**DATA SEGMENT**
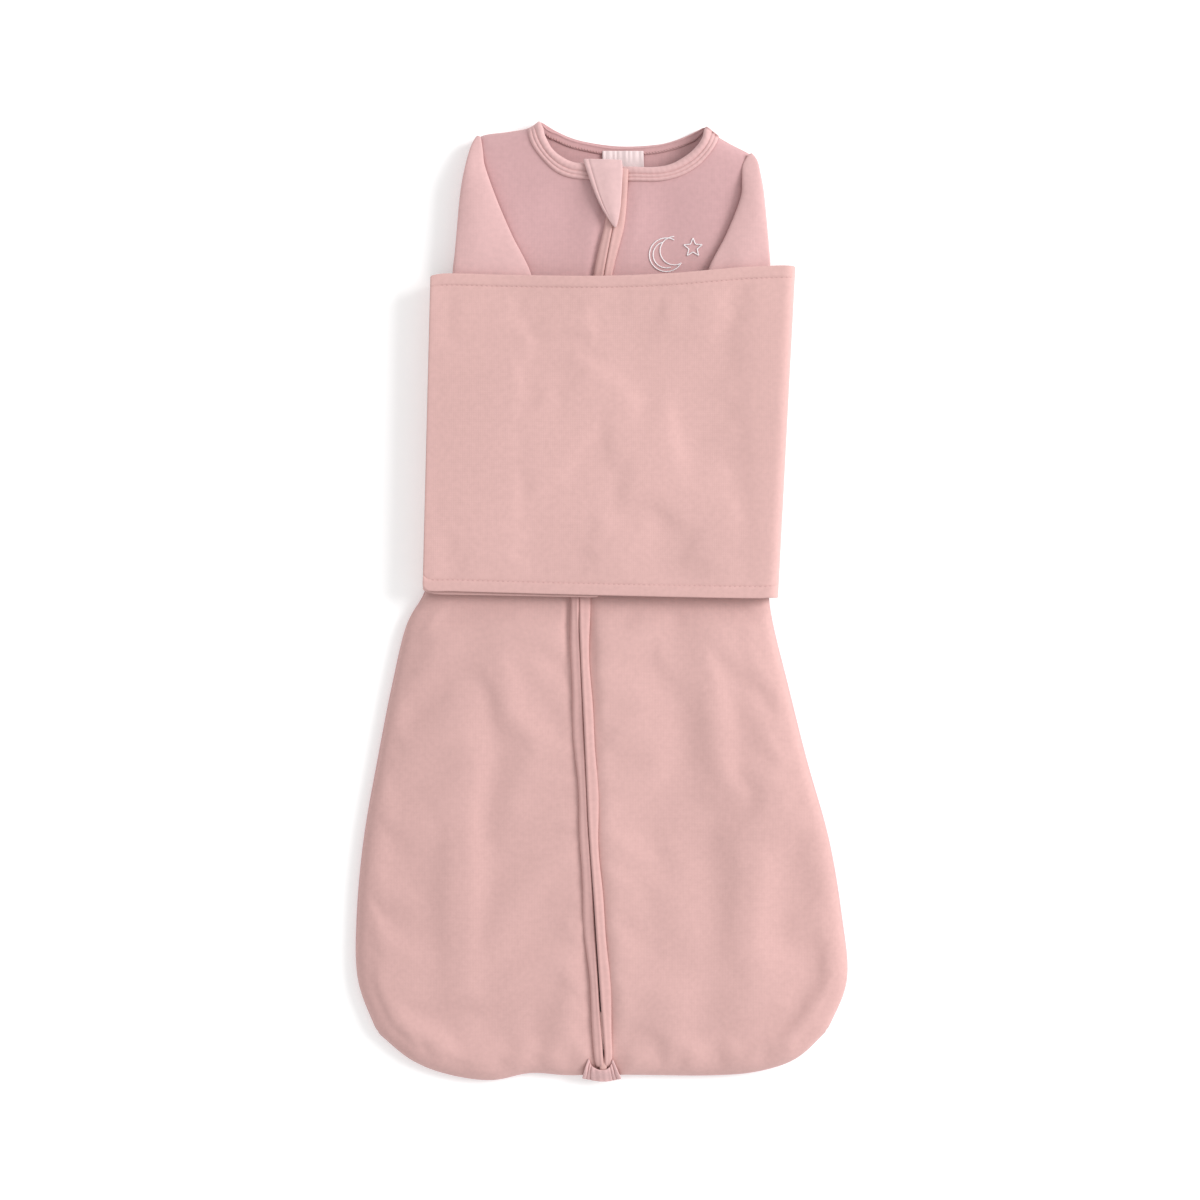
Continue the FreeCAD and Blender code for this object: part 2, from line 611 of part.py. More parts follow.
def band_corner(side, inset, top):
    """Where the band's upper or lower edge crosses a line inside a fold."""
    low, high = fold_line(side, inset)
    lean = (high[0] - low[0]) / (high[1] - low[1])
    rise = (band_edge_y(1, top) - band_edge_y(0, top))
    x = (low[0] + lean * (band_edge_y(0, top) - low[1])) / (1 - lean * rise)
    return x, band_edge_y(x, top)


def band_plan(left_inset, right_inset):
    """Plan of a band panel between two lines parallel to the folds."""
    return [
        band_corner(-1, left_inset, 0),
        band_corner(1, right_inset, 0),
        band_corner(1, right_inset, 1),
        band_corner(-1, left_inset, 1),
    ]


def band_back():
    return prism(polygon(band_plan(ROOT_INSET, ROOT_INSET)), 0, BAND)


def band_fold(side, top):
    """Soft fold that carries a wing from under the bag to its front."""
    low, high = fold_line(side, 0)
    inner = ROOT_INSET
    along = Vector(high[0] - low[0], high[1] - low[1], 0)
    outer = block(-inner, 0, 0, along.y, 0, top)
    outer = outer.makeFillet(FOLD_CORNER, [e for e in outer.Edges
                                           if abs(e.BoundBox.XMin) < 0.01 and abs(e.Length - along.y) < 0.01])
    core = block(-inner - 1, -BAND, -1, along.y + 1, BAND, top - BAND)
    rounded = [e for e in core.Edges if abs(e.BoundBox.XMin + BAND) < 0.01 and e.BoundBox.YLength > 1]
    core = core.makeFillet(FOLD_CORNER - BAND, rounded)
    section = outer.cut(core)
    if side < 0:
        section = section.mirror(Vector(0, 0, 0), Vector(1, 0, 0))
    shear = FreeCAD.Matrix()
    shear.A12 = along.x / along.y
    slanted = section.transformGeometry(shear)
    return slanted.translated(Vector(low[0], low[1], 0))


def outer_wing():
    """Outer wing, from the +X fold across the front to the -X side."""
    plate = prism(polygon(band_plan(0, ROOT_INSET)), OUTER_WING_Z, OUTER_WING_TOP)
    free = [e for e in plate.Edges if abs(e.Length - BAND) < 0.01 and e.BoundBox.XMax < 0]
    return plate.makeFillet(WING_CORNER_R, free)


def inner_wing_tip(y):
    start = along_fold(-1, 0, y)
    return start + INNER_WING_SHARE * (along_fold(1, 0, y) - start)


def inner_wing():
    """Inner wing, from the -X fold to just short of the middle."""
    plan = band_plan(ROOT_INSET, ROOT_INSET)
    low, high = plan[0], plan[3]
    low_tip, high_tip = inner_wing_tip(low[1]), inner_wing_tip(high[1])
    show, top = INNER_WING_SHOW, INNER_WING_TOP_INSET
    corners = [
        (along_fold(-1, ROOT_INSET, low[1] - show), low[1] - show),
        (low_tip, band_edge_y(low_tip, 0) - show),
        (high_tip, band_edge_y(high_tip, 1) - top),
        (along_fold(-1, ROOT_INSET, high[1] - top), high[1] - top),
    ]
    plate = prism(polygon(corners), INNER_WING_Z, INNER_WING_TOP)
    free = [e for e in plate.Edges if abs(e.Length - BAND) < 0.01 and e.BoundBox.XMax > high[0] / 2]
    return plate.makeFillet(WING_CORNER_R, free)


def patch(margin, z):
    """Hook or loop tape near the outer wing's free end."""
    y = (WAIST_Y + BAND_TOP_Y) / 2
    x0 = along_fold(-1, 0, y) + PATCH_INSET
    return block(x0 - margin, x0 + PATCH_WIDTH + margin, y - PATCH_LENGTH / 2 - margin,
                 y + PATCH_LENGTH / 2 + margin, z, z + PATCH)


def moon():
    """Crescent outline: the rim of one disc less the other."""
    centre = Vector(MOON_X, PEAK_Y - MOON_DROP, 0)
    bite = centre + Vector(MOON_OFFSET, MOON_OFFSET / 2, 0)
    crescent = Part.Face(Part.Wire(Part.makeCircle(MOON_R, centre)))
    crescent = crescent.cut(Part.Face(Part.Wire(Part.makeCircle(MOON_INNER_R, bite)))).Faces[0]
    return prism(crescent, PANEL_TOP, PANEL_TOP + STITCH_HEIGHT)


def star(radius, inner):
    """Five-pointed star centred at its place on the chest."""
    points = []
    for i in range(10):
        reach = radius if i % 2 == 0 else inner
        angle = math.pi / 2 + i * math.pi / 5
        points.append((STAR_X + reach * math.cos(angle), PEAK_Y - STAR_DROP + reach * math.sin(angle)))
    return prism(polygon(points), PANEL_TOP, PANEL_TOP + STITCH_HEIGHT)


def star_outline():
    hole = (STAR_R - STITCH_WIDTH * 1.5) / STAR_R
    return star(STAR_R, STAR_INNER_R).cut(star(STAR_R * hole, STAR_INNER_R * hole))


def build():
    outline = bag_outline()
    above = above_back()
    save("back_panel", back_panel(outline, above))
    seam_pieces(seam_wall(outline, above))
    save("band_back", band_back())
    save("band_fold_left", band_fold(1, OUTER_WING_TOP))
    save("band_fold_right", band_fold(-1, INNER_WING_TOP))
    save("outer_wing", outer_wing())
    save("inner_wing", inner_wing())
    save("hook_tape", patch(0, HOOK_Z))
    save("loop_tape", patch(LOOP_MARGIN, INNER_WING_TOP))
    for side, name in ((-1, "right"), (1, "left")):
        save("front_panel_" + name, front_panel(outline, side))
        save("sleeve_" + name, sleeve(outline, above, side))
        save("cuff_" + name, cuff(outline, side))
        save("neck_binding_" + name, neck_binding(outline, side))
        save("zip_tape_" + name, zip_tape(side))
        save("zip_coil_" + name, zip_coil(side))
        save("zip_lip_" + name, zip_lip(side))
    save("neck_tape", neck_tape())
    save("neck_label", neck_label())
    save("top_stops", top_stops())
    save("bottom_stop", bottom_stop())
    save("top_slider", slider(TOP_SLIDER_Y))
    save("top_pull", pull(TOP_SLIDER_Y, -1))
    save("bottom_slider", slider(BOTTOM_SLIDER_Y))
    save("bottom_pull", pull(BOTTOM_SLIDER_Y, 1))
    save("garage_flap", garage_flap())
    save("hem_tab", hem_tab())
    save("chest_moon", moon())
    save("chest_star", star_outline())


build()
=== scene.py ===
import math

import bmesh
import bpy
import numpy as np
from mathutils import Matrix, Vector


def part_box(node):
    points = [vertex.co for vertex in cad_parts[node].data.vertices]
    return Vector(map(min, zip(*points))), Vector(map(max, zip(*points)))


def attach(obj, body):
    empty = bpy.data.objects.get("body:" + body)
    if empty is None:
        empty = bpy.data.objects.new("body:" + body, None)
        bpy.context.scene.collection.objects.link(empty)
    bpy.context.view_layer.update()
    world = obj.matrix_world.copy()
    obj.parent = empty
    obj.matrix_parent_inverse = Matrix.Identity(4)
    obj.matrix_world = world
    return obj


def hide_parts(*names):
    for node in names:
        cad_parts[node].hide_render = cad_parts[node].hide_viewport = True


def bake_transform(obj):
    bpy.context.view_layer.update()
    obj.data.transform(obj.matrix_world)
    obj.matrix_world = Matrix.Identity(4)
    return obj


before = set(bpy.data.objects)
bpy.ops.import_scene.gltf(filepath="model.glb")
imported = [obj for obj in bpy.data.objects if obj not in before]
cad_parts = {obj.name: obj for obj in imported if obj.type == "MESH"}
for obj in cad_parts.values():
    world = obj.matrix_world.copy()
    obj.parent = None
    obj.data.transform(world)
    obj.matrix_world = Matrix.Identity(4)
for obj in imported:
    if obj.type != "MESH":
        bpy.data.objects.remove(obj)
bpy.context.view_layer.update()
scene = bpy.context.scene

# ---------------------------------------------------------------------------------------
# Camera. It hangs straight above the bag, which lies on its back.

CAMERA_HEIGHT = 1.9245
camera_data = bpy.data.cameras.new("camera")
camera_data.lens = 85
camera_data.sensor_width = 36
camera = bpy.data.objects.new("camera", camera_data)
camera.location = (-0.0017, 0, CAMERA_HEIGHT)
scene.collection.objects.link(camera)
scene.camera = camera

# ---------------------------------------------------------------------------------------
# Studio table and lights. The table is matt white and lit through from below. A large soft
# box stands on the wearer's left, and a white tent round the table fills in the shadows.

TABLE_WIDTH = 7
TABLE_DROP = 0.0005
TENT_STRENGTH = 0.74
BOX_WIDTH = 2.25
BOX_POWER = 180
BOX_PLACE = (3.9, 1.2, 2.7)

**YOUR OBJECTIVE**
Your output must be the lines of the material above, from the first through the line that contains "return x, band_edge_y(x, top)", copied exactly. Include both endpoints and nothing else.

**REPLY TO THE EXERCISE**
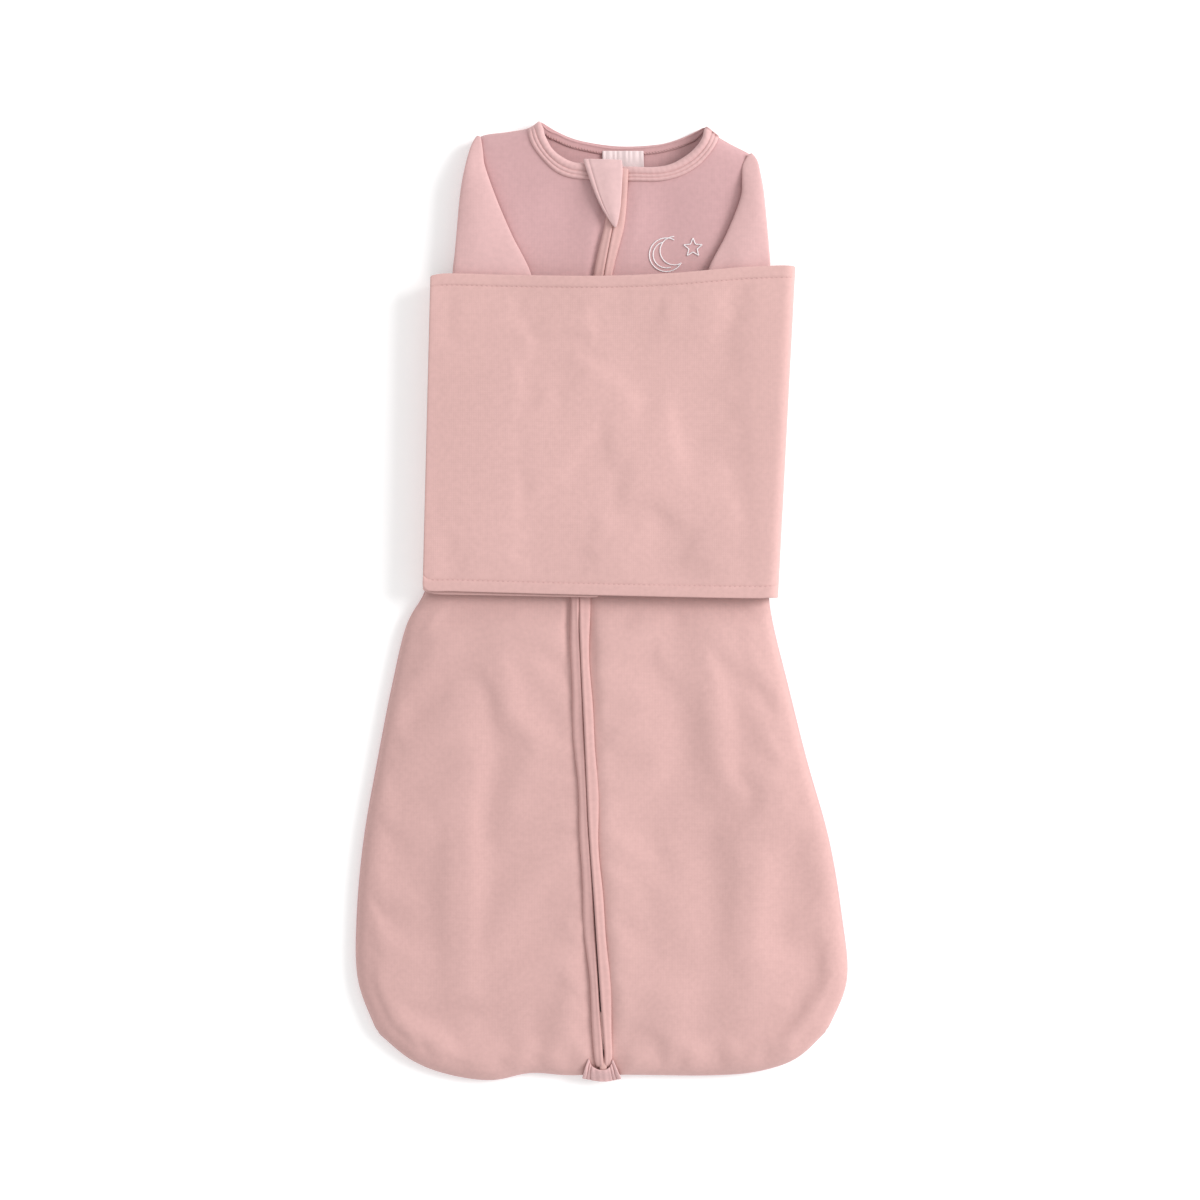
Continue the FreeCAD and Blender code for this object: part 2, from line 611 of part.py. More parts follow.
def band_corner(side, inset, top):
    """Where the band's upper or lower edge crosses a line inside a fold."""
    low, high = fold_line(side, inset)
    lean = (high[0] - low[0]) / (high[1] - low[1])
    rise = (band_edge_y(1, top) - band_edge_y(0, top))
    x = (low[0] + lean * (band_edge_y(0, top) - low[1])) / (1 - lean * rise)
    return x, band_edge_y(x, top)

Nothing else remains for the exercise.